_Short task:_ Reproduce the data in its entirety, exactly as supplied.

_Raw data:_

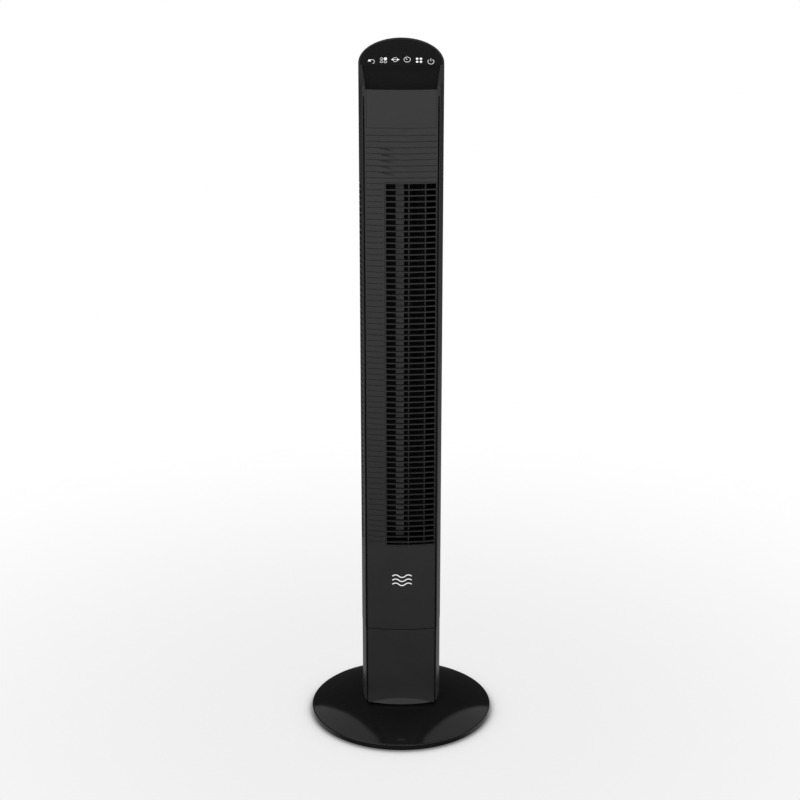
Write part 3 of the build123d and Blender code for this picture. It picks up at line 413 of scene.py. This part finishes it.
def plated_steel(name, colour, roughness, brush=(1.0, 1.0, 0.02)):
    """Bright plated metal with drawing lines."""
    f = Finish(name)
    stretch = f.node("ShaderNodeMapping", {"vector_type": "POINT"}, {"Vector": f.place(), "Scale": brush})
    lines = f.noise(size=0.0004, detail=4.0, roughness=0.7, where=stretch.outputs["Vector"])
    haze = f.noise(size=0.012, detail=3.0, roughness=0.6)
    f.surface(
        Base_Color=f.mix(haze, shade(colour, 0.85), shade(colour, 1.1)),
        Metallic=1.0,
        Roughness=roughness + (lines - 0.5) * 0.2 + (haze - 0.5) * 0.1,
        Normal=f.bump(lines, depth=0.00003),
    )
    return f.material


def stacked_steel(name, colour, sheet=0.0005):
    """Laminations: thin sheets stacked along Z."""
    f = Finish(name)
    wave = f.axes(f.place())[2].zigzag(sheet)
    stain = f.noise(size=0.008, detail=3.0, roughness=0.6)
    f.surface(
        Base_Color=f.mix(wave.ramp(0.0, 0.5), shade(colour, 0.4), shade(colour, 1.1)),
        Metallic=0.9,
        Roughness=0.45 + (stain - 0.5) * 0.2,
        Normal=f.bump(wave, depth=0.00008),
    )
    return f.material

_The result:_
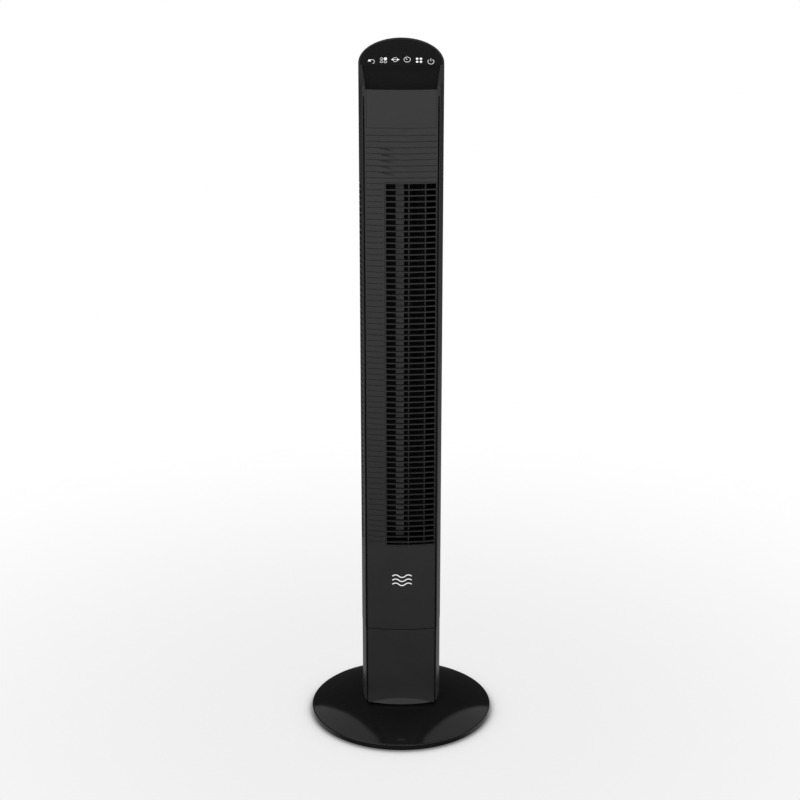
Write part 3 of the build123d and Blender code for this picture. It picks up at line 413 of scene.py. This part finishes it.
def plated_steel(name, colour, roughness, brush=(1.0, 1.0, 0.02)):
    """Bright plated metal with drawing lines."""
    f = Finish(name)
    stretch = f.node("ShaderNodeMapping", {"vector_type": "POINT"}, {"Vector": f.place(), "Scale": brush})
    lines = f.noise(size=0.0004, detail=4.0, roughness=0.7, where=stretch.outputs["Vector"])
    haze = f.noise(size=0.012, detail=3.0, roughness=0.6)
    f.surface(
        Base_Color=f.mix(haze, shade(colour, 0.85), shade(colour, 1.1)),
        Metallic=1.0,
        Roughness=roughness + (lines - 0.5) * 0.2 + (haze - 0.5) * 0.1,
        Normal=f.bump(lines, depth=0.00003),
    )
    return f.material


def stacked_steel(name, colour, sheet=0.0005):
    """Laminations: thin sheets stacked along Z."""
    f = Finish(name)
    wave = f.axes(f.place())[2].zigzag(sheet)
    stain = f.noise(size=0.008, detail=3.0, roughness=0.6)
    f.surface(
        Base_Color=f.mix(wave.ramp(0.0, 0.5), shade(colour, 0.4), shade(colour, 1.1)),
        Metallic=0.9,
        Roughness=0.45 + (stain - 0.5) * 0.2,
        Normal=f.bump(wave, depth=0.00008),
    )
    return f.material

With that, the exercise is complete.